Closed geminikop closed 1 year ago

geminikop commented 1 year ago

Hi Temuge, Thank you for your nice work and sharing. I read your post about camera calibration in detail and found your link to calibration frames didn't work. Could you please post them again so I can download? That will be very helpful. I will appreciate your any response.

Thanks, Rui

TemugeB commented 1 year ago

Hey thanks for letting me know. I was cleaning out my google drive and accidentally deleted the frames. So those frames are gone. Could you try with these: link? Let me know if this works, I will update the blog post with these frames if they do.

geminikop commented 1 year ago

Hey thanks for letting me know. I was cleaning out my google drive and accidentally deleted the frames. So those frames are gone. Could you try with these: link? Let me know if this works, I will update the blog post with these frames if they do.

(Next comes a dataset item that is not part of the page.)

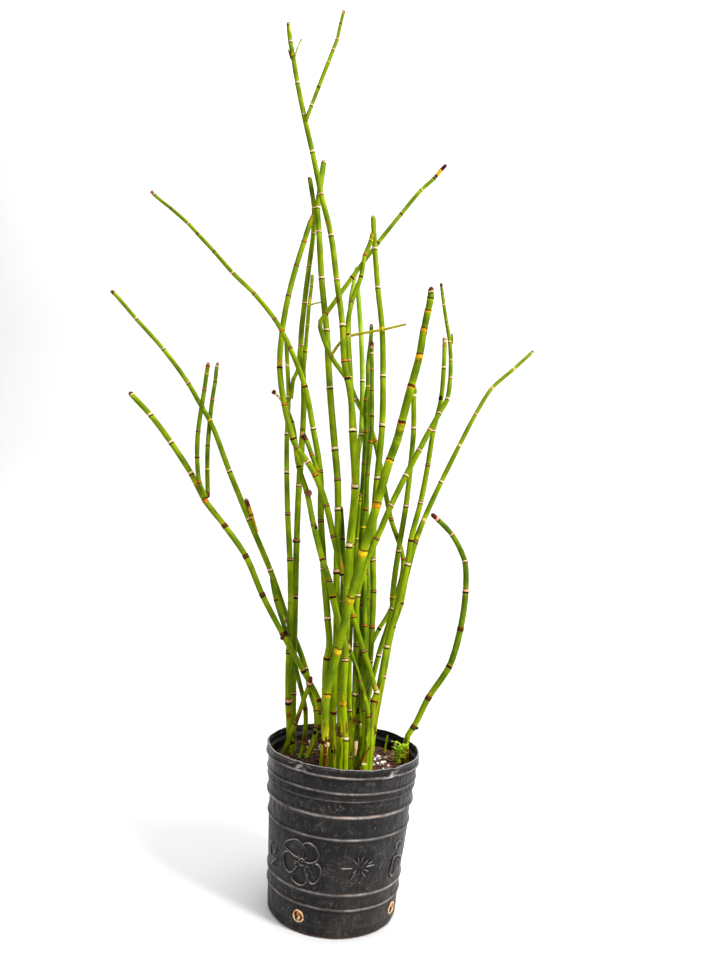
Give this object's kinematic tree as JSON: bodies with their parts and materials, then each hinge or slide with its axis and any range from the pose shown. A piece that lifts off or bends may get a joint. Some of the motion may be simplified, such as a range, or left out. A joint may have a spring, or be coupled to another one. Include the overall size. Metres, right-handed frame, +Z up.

The link works. I appreciate that. Thanks again.

TemugeB commented 1 year ago

No I mean did the calibration code work fine with the new frames?

geminikop commented 1 year ago

No I mean did the calibration code work fine with the new frames? Yes it works fine

geminikop commented 1 year ago

But the rmse return by stereo_calibrate func is >0.5. Is that good?

TemugeB commented 1 year ago

How much was it? I got 0.502, which is ok.

geminikop commented 1 year ago

I got the same. So what range is good usually?

TemugeB commented 1 year ago

Ideally you would want less than 0.5. I don't think I managed less than 0.3. Due to camera resolution and pixel to floating point conversions, there will always be some error, even if the calibration pattern is correctly obtained. In any case, 0.5 is acceptable and you can try different frames until you go below it. Technically what it is measuring is the error of re projection in pixel space. So an average per pixel error of 0.5 is not bad at all. In other words you have about 50% probability that the correct pixel is shifted by one pixel.

geminikop commented 1 year ago

I get it! Thanks.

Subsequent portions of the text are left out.